With each additional kid we’ve added to our ranks, I’ve observed an odd mixture of increasing love and parental competence accompanied by stark, raving terror. Because more kids are more work, yes, but also because with each new baby bump my anxiety level ratchets up another thousand points because love invites loss.

There’s a very real point at which openness to life intersects with openness to loss.

There are the more obvious examples; infertility, miscarriage, still birth, infant death, loss of a child, major illness…and then there are the less apparent losses. Loss of autonomy. Loss of control. Loss of income. Loss of (perceived) ability to know the future.

I get why a culture such as ours, hell bent on control and predictability, has such a hard time accepting children. And actually, I don’t think it’s unique to our time.

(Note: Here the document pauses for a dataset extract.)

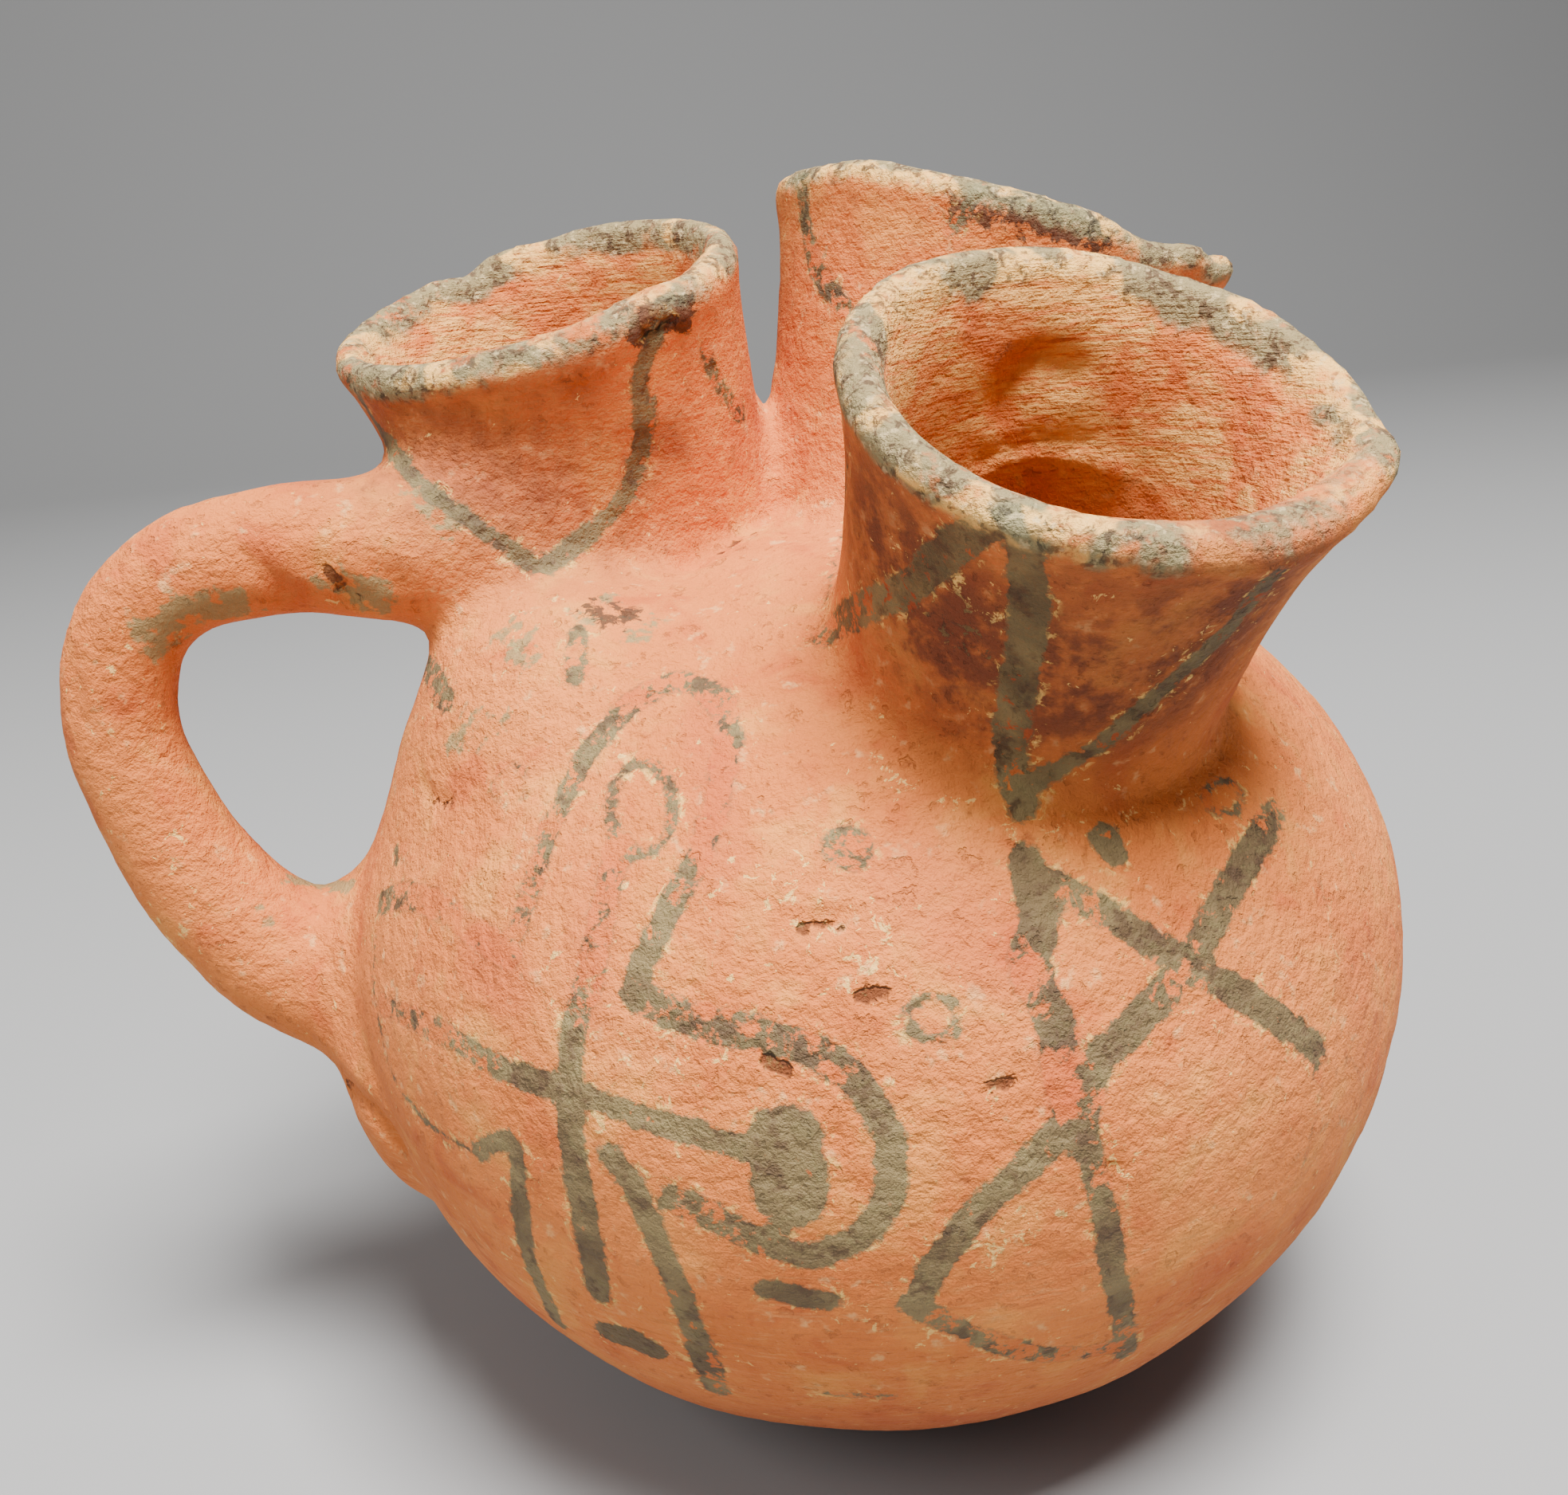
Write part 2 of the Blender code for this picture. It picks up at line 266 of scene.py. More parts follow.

What is unique is the accessibility and widespread acceptance of contraception.

We still pledge to accept children lovingly from God, but we do so with fingers crossed behind our backs, knowing that at the end of the day, we don’t really have to rely on God in that arena in this day and age. I mean maybe we think He’ll send a couple our when we’re good and ready, hopefully healthy models that tick all the right boxes…but we don’t honestly plan on throwing caution to the wind and sailing bravely into the unknown, opening wide to the adventure of marriage and parenthood.

But what if we did?

What if agreeing to accept children lovingly from God was more than just an archaic line in an ancient religious ceremony? What if we actually lived that promise, (and I’m not talking about going quiver full or moving to Arkansas, though we do love a good Duggar episode in this house) giving our future over to God and asking for His plans, not our own, for our families. And what if His answer looked completely different from what we’d hoped?

What if there were no children at all, or only a precious one? What if there were 6, and we felt stretched past our breaking point and ready to drop dead? And what if, no matter what story He wanted to write with our fertility, we bowed our heads and whispered, not my while, but Yours, be done.

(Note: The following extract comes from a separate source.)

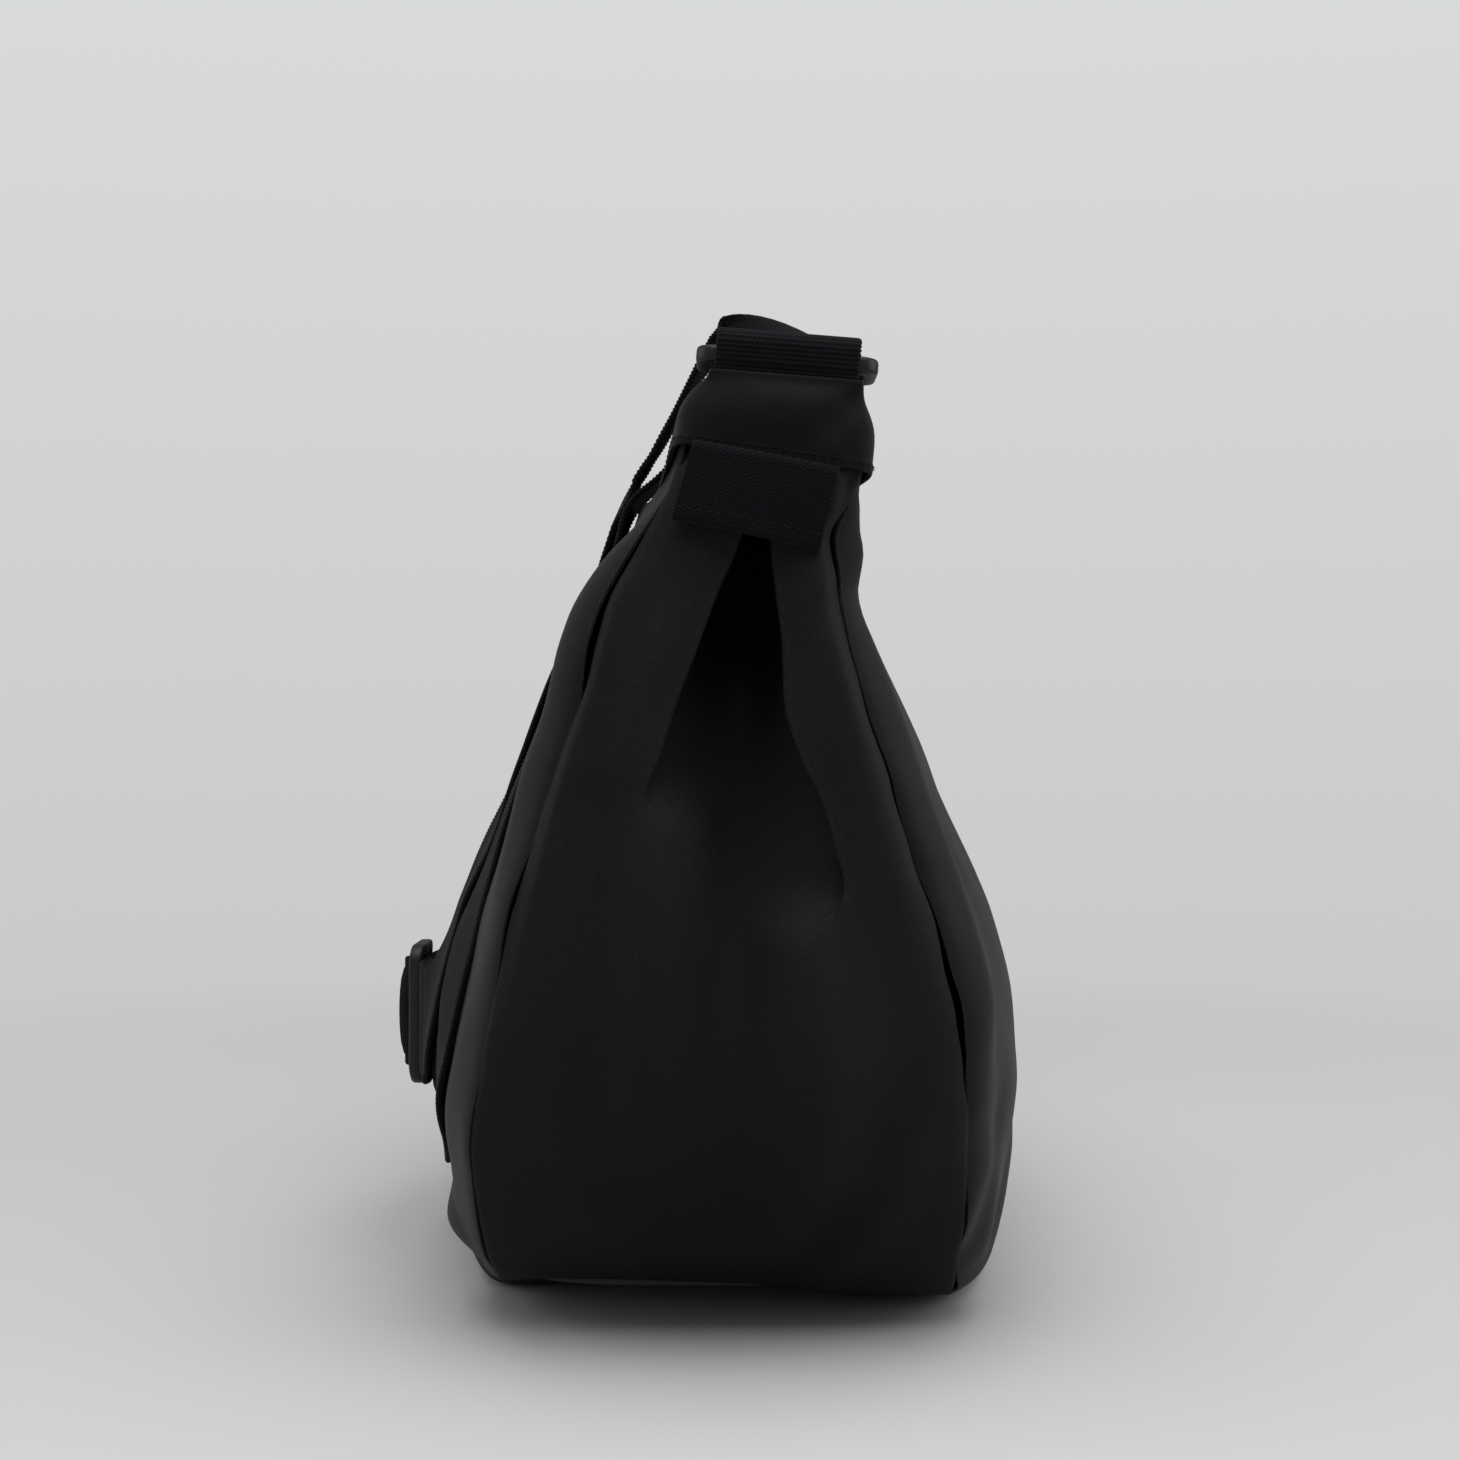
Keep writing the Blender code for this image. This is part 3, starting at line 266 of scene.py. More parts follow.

Maybe we’d be happier. Maybe our marriages would be richer. Maybe our houses would be destroyed and maybe our hearts would be broken open by disappointment and difficulty and sorrow … and maybe they would be so much larger for it.

I know this is a crazy thought, but what if God knows better than we do the plans He has for us … plans for our welfare and not for our woe? Plans to give us a future, and hope?

I struggle every single day with relinquishing control. From my first cup of coffee until my eyes close at night. I have three beautiful children. I’ve got it made. And I’m so lucky. Why rock the boat? Why be open to more difficulty? Why risk the chance that things might get messy(er)/painful/uncertain?

Well, this is why. Faith like this woman’s. That’s the kind of boldness I want to practice. That’s the stuff saints are made of. Radical openness, wild trust, and abandon to divine providence.

Now, to find the courage. Because quite frankly, it’s still a terrifying prospect.